¿Se imagina que a su barrio, en medio de la noche, lleguen en camionetas decenas de delincuentes encapuchados y armados a quemar el colegio de sus hijos, el centro de salud más cercano, la iglesia a la que asiste su familia y la junta de vecinos donde construye comunidad? Esta es la película de horror que están viviendo miles de chilenos abandonados por el Estado en la región de La Araucanía.
Lo más triste es que a nadie le importa. Si estos hechos -extremadamente repetitivos durante las últimas semanas- ocurriesen en cualquier comuna de Santiago, la indignación de Gobernantes y conductores de matinales se tomaría los medios de comunicación y la agenda nacional en un dos por tres. Se harían largos reportajes de los niños que quedan sin un lugar para estudiar y se le daría micrófono a las señoras enfermas que ahora deben recorrer kilómetros para una atención básica. Todos, de Arica a Punta Arena, exigiríamos que nuestras autoridades hagan su trabajo.
¿Tanto cuesta abandonar un segundo el sesgo capitalino? Los invito a imaginar el terror que causarían en usted y su familia hechos como este, en la afectación que tendría su rutina diaria, en el miedo al caminar las calles de su barrio, de enviar a sus hijos al colegio. Incluso si su comuna contase con los medios para reconstruir rápidamente estas edificaciones, el trauma permanecería. Eso es el terrorismo.
Si bien es cierto que el estado de excepción ha permitido la reducción de hechos en la Macrozona Sur, las cifras empeoran cuando nos limitamos a La Araucanía; región que como todos sabemos es el núcleo central del terrorismo en Chile. Acá los hechos de violencia aumentaron un 14% en el primer semestre, registrándose en promedio 2,1 eventos de “violencia rural” al día. Esta cifra ya debe haberse extendido bastante con lo acontecido el último mes.
Solo en esta región se han quemado más de 15 escuelas desde 2020, afectando a casi 500 estudiantes.

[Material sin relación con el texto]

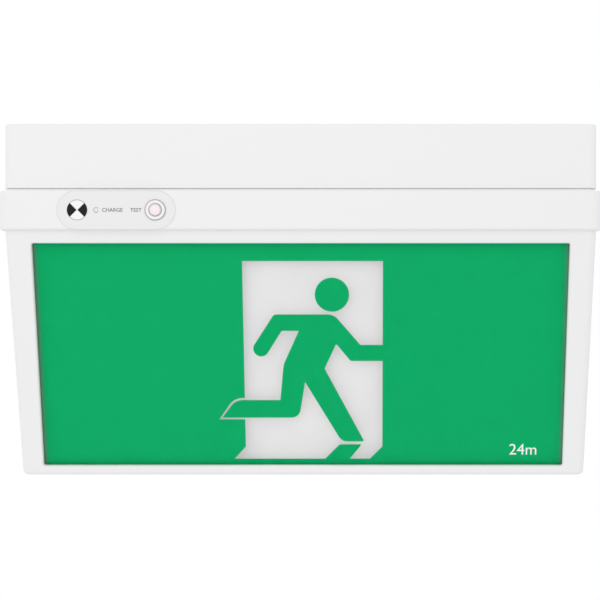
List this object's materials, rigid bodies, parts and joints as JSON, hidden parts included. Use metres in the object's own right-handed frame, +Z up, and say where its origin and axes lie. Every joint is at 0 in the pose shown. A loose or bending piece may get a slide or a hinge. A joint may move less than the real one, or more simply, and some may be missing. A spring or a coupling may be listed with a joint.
{
  "type": "emergency exit light",
  "caption": "Ceiling-fixed emergency exit light: gear housing over a V-shaped cover with a green running-figure legend, test button and charge light.",
  "frame": {"origin": "centre of the ceiling face, midway between the two fixing slots", "axes": "+X along the sign to the right as the legend is read, the legend faces -Y, +Z up into the ceiling"},
  "size_m": [0.352, 0.0794, 0.2089],
  "materials": {
    "white_polycarbonate": "satin moulded",
    "clear_acrylic": "polished clear",
    "green_ink": "screen print",
    "opal_acrylic": "opal sheet",
    "white_abs": "moulded",
    "reflector_film": "matt white sheet",
    "zinc_steel": "zinc plated",
    "spring_steel": "bright rolled",
    "white_steel": "powder coat",
    "board_laminate": "solder mask on glass laminate",
    "white_board": "white solder mask",
    "lamp_phosphor": "phosphor under silicone",
    "battery_sleeve": "shrink sleeve",
    "soft_grommet": "moulded",
    "nylon": "natural nylon",
    "ferrite": "sintered core with taped coil",
    "capacitor_sleeve": "printed sleeve left plain",
    "relay_case": "moulded case",
    "fuse_glass": "glass tube with plated caps",
    "terminal_plastic": "moulded",
    "label_film": "satin polyester film",
    "white_print": "film",
    "black_print": "film",
    "button_plastic": "pale moulded cap",
    "bezel_plastic": "moulded ring",
    "clear_pipe": "clear light pipe",
    "lamp_epoxy": "diffused epoxy",
    "switch_body": "moulded",
    "red_insulation": "wire insulation",
    "white_insulation": "wire insulation",
    "brown_insulation": "wire insulation"
  },
  "bodies": {
    "housing": {"gear_housing": "white_polycarbonate", "cable_grommet": "soft_grommet", "gear_tray": "white_steel", "tray_screws": "zinc_steel", "lamp_board": "white_board", "lamps": "lamp_phosphor", "battery_pack": "battery_sleeve", "battery_clips": "spring_steel", "driver_board": "board_laminate", "board_standoffs": "nylon", "board_screws": "zinc_steel", "transformer": "ferrite", "capacitors": "capacitor_sleeve", "relay": "relay_case", "mains_fuse": "fuse_glass", "board_headers": "nylon", "terminal_block": "terminal_plastic", "terminal_screws": "zinc_steel", "indicator_bracket": "zinc_steel", "indicator_board": "board_laminate", "test_switch": "switch_body", "charge_lamp": "lamp_epoxy", "grip_springs": "spring_steel", "battery_lead": "red_insulation", "lamp_lead": "white_insulation", "indicator_lead": "white_insulation", "mains_lead": "brown_insulation"},
    "cover": {"cover_frame": "white_polycarbonate", "legend_lens": "clear_acrylic", "legend_print": "green_ink", "spacer_frame": "white_abs", "diffuser_panel": "opal_acrylic", "retaining_strips": "zinc_steel", "retainer_screws": "zinc_steel", "reflector_sheet": "reflector_film", "control_label": "label_film", "marker_disc": "white_print", "marker_quarters": "black_print", "button_bezel": "bezel_plastic", "button_guide": "nylon", "button_spring": "spring_steel", "light_pipe": "clear_pipe"},
    "button": {"test_button": "button_plastic"}
  },
  "joints": [
    {"name": "cover_slide", "type": "slide", "parent": "housing", "child": "cover", "axis": [0, 0, -1], "range_m": [0, 0.03]},
    {"name": "test_button_press", "type": "slide", "parent": "cover", "child": "button", "axis": [0, 1, 0], "range_m": [0, 0.0012], "stiffness_N_per_m": 1500}
  ]
}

Veinte templos de la Diócesis de Temuco han sido destruidos desde 2014, sume los templos evangélicos, el resultado es la orfandad de cientos de personas. Sumemos también las hectáreas quemadas, la madera robada, las maquinarias destruidas, los puestos de trabajo pulverizados, las ambulancias, viviendas, campos y, lamentablemente, las vidas cobradas. Todo esto, en la segunda región más pobre de Chile.
Deberíamos enrojecernos ante el mundo. Miles de chilenos olvidados ante nuestra indiferencia, ante la indiferencia de quienes pueden tomar decisiones.
¿Cuál es la respuesta del Gobierno ante esta violencia y chantaje? Una agenda de seguridad completamente congelada, una Comisión para la Paz que no hará más que repetir el mismo diagnóstico de siempre, un fast track legislativo que no ha cumplido un solo plazo, la postergación de la ley de usurpaciones, recursos ante la Corte Suprema para evitar que la próxima Constitución tenga un capítulo dedicado a la seguridad y, por último, premiar con ministerios a quienes han validado la violencia.
La desconexión con la realidad es grosera: “yo estoy convencido de que la solución va a pasar por un diálogo político con el pueblo Mapuche y el estado chileno”, insiste el Presidente Boric, sin aceptar los hechos. La mayor parte de esta violencia hace mucho que no tiene nada que ver con conflictos ancestrales. Como dijo el fiscal regional de La Araucanía, Roberto Garrido, “son grupos que se dedican a la comisión de delitos absolutamente comunes, delincuencia pura y dura (…) no estamos frente a un fenómeno que vincular a un conflicto con pueblos originarios, acá estamos frente a una manifestación concreta de delincuencia organizada”.
Lo que no quiere entender nuestro mandatario es que estos grupos no se van a detener por el diálogo, por la entrega de tierras, ni por ninguna concesión, ya que no existe negociación alguna que les resulte más lucrativa que el narcotráfico, el contrabando de armas, el robo de madera, vehículos y cuánto delito más ejercen a diestra y siniestra en este Chile olvidado.
Nos debería dar vergüenza una sociedad que empatiza más con las mascotas y con causas lejanas, que con los que mueren y sufren a diario el terrorismo en su propio país.